* _Goal of the exercise_: Reproduce each line exactly. Skip none.

# start of Given information

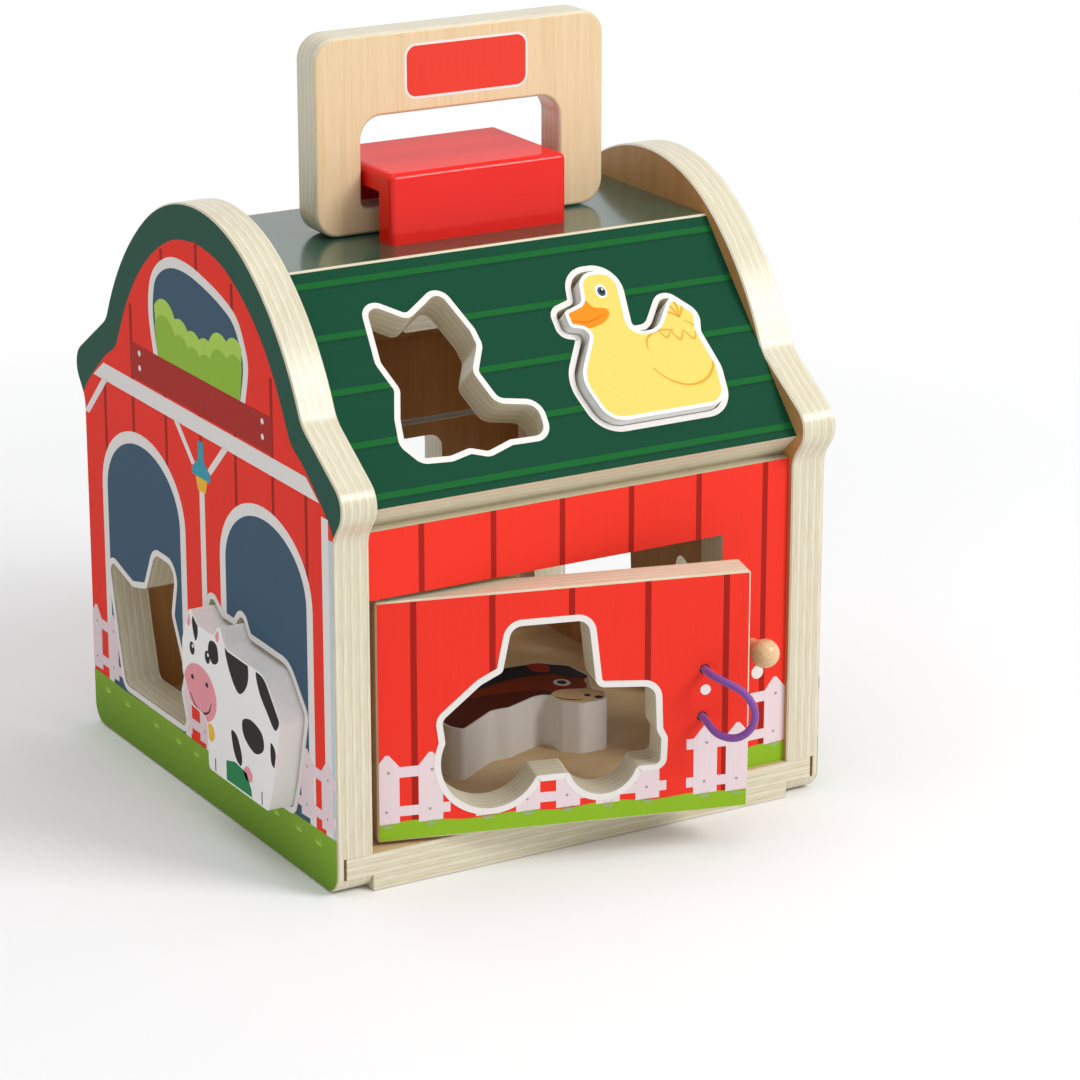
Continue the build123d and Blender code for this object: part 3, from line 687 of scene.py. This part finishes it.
# ---------------------------------------------------------------------------------------------
# Roof: two slopes with shape holes and a flat ridge between them, all printed green. A line of
# bare wood shows where a slope meets the ridge, and along the sawn eave.
# ---------------------------------------------------------------------------------------------
ROOF_PITCH = math.radians(47.7)
EAVE_OUT = 88.9 * MM
EAVE_HEIGHT = 120.2 * MM
roof_green_ink = ink("roof green", "#104730", 0.55, (1, 0, 0))
roof_stripe_ink = ink("roof stripe", "#16622b", 0.55, (1, 0, 0))
roof_shade_ink = ink("roof stripe shade", "#103f2d", 0.55, (1, 0, 0))

for side, turn in wall_facing.items():
    node = side + "_roof_panel"
    out = Vector((0, turn * math.sin(ROOF_PITCH), math.cos(ROOF_PITCH)))
    up_slope = Vector((0, -turn * math.cos(ROOF_PITCH), math.sin(ROOF_PITCH)))
    bare_line = birch_face(side + " roof pale birch veneer", (1, 0, 0), "#e0dac4", "#d5ccb0")
    dress_board(node, out, (1, 0, 0), bare_line)
    placing = drawn_on((0, turn * EAVE_OUT, EAVE_HEIGHT), (-turn, 0, 0), up_slope, out)
    job = start_print(node, out)
    lay_ink(job, placing, 1, roof_green_ink, [box_outline(-75, -2, 75, 78.8)])
    rows = [3.9, 21.0, 38.7, 56.8, 74.4]
    for colour, low, high in ((roof_shade_ink, -1.9, -1.1), (roof_stripe_ink, -1.1, 0.9)):
        lay_ink(job, placing, 2, colour, [box_outline(-75, v + low, 75, v + high) for v in rows])
    lay_rims(job, 3, white_ink, 1.9)
    finish_print(job, side + "_roof_print", "barn")

ridge_ink = ink("lacquered ridge green", "#1f4d3c", 0.2, (1, 0, 0))
ridge_gloss = ridge_ink.node_tree.nodes["Principled BSDF"]
ridge_gloss.inputs["Specular IOR Level"].default_value = 0.5
ridge_gloss.inputs["Coat Weight"].default_value = 0.6
ridge_gloss.inputs["Coat Roughness"].default_value = 0.12
ridge_line = birch_face("ridge pale birch veneer", (1, 0, 0), "#e0dac4", "#d5ccb0")
dress_board("ridge_panel", (0, 0, 1), (1, 0, 0), ridge_line)
placing = drawn_on((0, 0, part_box("ridge_panel")[1].z), (1, 0, 0), (0, 1, 0), (0, 0, 1))
job = start_print("ridge_panel", (0, 0, 1))
lay_ink(job, placing, 1, ridge_ink, [box_outline(-75, -34.7, 75, 34.7)])
finish_print(job, "ridge_print", "barn")


# ---------------------------------------------------------------------------------------------
# Joinery: turned beech dowels glued into the boards, and plain steel pins that the doors turn
# on. Both are all but hidden once the barn is together.
# ---------------------------------------------------------------------------------------------
def plain_finish(node, material):
    node_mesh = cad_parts[node].data
    node_mesh.materials.clear()
    node_mesh.materials.append(material)
    for polygon in node_mesh.polygons:
        polygon.material_index = 0


def beech(name, along, roughness=0.4):
    """Turned and waxed beech: warm tan, with the short dark flecks of its rays."""
    material, tree, shader = new_material(name, "#d6ad7a", roughness)
    fibres = grain(tree, None, 0.5, 9.0, along=along)
    flecks = grain(tree, None, 0.35, 1.6, along=along)
    tones = colour_steps(tree, fibres, [(0.3, "#d9ae7b"), (0.65, "#edca9c")])
    marks = colour_steps(tree, flecks, [(0.34, "#cfa678"), (0.42, "#ffffff")])
    tint_with(tree, shader, 0.45, tones, marks)
    relief(tree, shader, fibres, 0.03, 0.25)
    return material


plain_finish("left_dowels", beech("turned beech left dowels", (1, 0, 0)))
plain_finish("right_dowels", beech("turned beech right dowels", (1, 0, 0)))
plain_finish("wall_foot_dowels", beech("turned beech foot dowels", (0, 0, 1)))

steel, steel_tree, steel_shader = new_material("drawn steel wire", "#b9bcc0", 0.28, Metallic=1.0)
drawn_lines = grain(steel_tree, None, 0.15, 6.0, along=(0, 0, 1))
relief(steel_tree, steel_shader, drawn_lines, 0.01, 0.3)
for side in wall_facing:
    for level in ("upper", "lower"):
        plain_finish(f"{side}_{level}_hinge_pin", steel)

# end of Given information

* _Task response_:
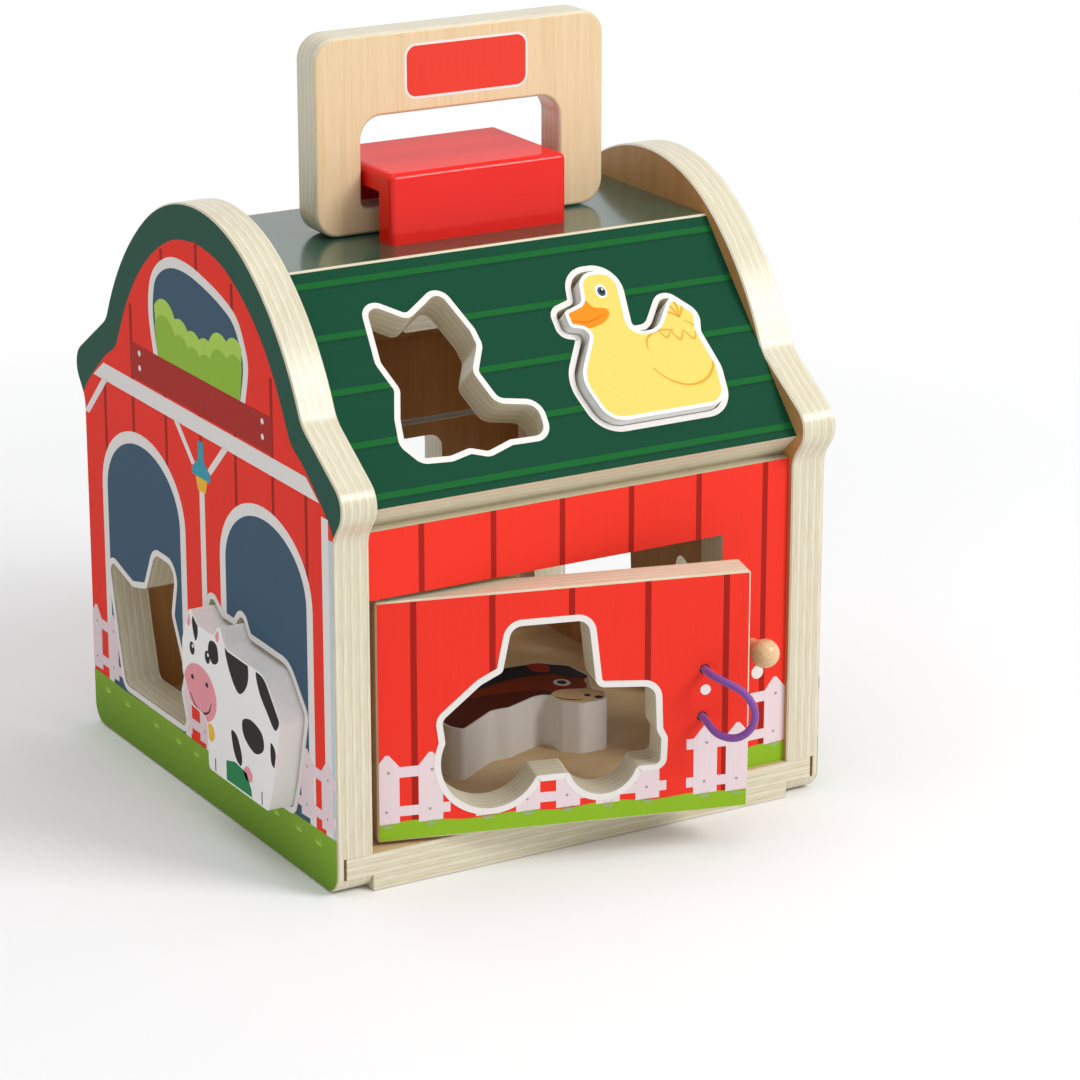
Continue the build123d and Blender code for this object: part 3, from line 687 of scene.py. This part finishes it.
# ---------------------------------------------------------------------------------------------
# Roof: two slopes with shape holes and a flat ridge between them, all printed green. A line of
# bare wood shows where a slope meets the ridge, and along the sawn eave.
# ---------------------------------------------------------------------------------------------
ROOF_PITCH = math.radians(47.7)
EAVE_OUT = 88.9 * MM
EAVE_HEIGHT = 120.2 * MM
roof_green_ink = ink("roof green", "#104730", 0.55, (1, 0, 0))
roof_stripe_ink = ink("roof stripe", "#16622b", 0.55, (1, 0, 0))
roof_shade_ink = ink("roof stripe shade", "#103f2d", 0.55, (1, 0, 0))

for side, turn in wall_facing.items():
    node = side + "_roof_panel"
    out = Vector((0, turn * math.sin(ROOF_PITCH), math.cos(ROOF_PITCH)))
    up_slope = Vector((0, -turn * math.cos(ROOF_PITCH), math.sin(ROOF_PITCH)))
    bare_line = birch_face(side + " roof pale birch veneer", (1, 0, 0), "#e0dac4", "#d5ccb0")
    dress_board(node, out, (1, 0, 0), bare_line)
    placing = drawn_on((0, turn * EAVE_OUT, EAVE_HEIGHT), (-turn, 0, 0), up_slope, out)
    job = start_print(node, out)
    lay_ink(job, placing, 1, roof_green_ink, [box_outline(-75, -2, 75, 78.8)])
    rows = [3.9, 21.0, 38.7, 56.8, 74.4]
    for colour, low, high in ((roof_shade_ink, -1.9, -1.1), (roof_stripe_ink, -1.1, 0.9)):
        lay_ink(job, placing, 2, colour, [box_outline(-75, v + low, 75, v + high) for v in rows])
    lay_rims(job, 3, white_ink, 1.9)
    finish_print(job, side + "_roof_print", "barn")

ridge_ink = ink("lacquered ridge green", "#1f4d3c", 0.2, (1, 0, 0))
ridge_gloss = ridge_ink.node_tree.nodes["Principled BSDF"]
ridge_gloss.inputs["Specular IOR Level"].default_value = 0.5
ridge_gloss.inputs["Coat Weight"].default_value = 0.6
ridge_gloss.inputs["Coat Roughness"].default_value = 0.12
ridge_line = birch_face("ridge pale birch veneer", (1, 0, 0), "#e0dac4", "#d5ccb0")
dress_board("ridge_panel", (0, 0, 1), (1, 0, 0), ridge_line)
placing = drawn_on((0, 0, part_box("ridge_panel")[1].z), (1, 0, 0), (0, 1, 0), (0, 0, 1))
job = start_print("ridge_panel", (0, 0, 1))
lay_ink(job, placing, 1, ridge_ink, [box_outline(-75, -34.7, 75, 34.7)])
finish_print(job, "ridge_print", "barn")


# ---------------------------------------------------------------------------------------------
# Joinery: turned beech dowels glued into the boards, and plain steel pins that the doors turn
# on. Both are all but hidden once the barn is together.
# ---------------------------------------------------------------------------------------------
def plain_finish(node, material):
    node_mesh = cad_parts[node].data
    node_mesh.materials.clear()
    node_mesh.materials.append(material)
    for polygon in node_mesh.polygons:
        polygon.material_index = 0


def beech(name, along, roughness=0.4):
    """Turned and waxed beech: warm tan, with the short dark flecks of its rays."""
    material, tree, shader = new_material(name, "#d6ad7a", roughness)
    fibres = grain(tree, None, 0.5, 9.0, along=along)
    flecks = grain(tree, None, 0.35, 1.6, along=along)
    tones = colour_steps(tree, fibres, [(0.3, "#d9ae7b"), (0.65, "#edca9c")])
    marks = colour_steps(tree, flecks, [(0.34, "#cfa678"), (0.42, "#ffffff")])
    tint_with(tree, shader, 0.45, tones, marks)
    relief(tree, shader, fibres, 0.03, 0.25)
    return material


plain_finish("left_dowels", beech("turned beech left dowels", (1, 0, 0)))
plain_finish("right_dowels", beech("turned beech right dowels", (1, 0, 0)))
plain_finish("wall_foot_dowels", beech("turned beech foot dowels", (0, 0, 1)))

steel, steel_tree, steel_shader = new_material("drawn steel wire", "#b9bcc0", 0.28, Metallic=1.0)
drawn_lines = grain(steel_tree, None, 0.15, 6.0, along=(0, 0, 1))
relief(steel_tree, steel_shader, drawn_lines, 0.01, 0.3)
for side in wall_facing:
    for level in ("upper", "lower"):
        plain_finish(f"{side}_{level}_hinge_pin", steel)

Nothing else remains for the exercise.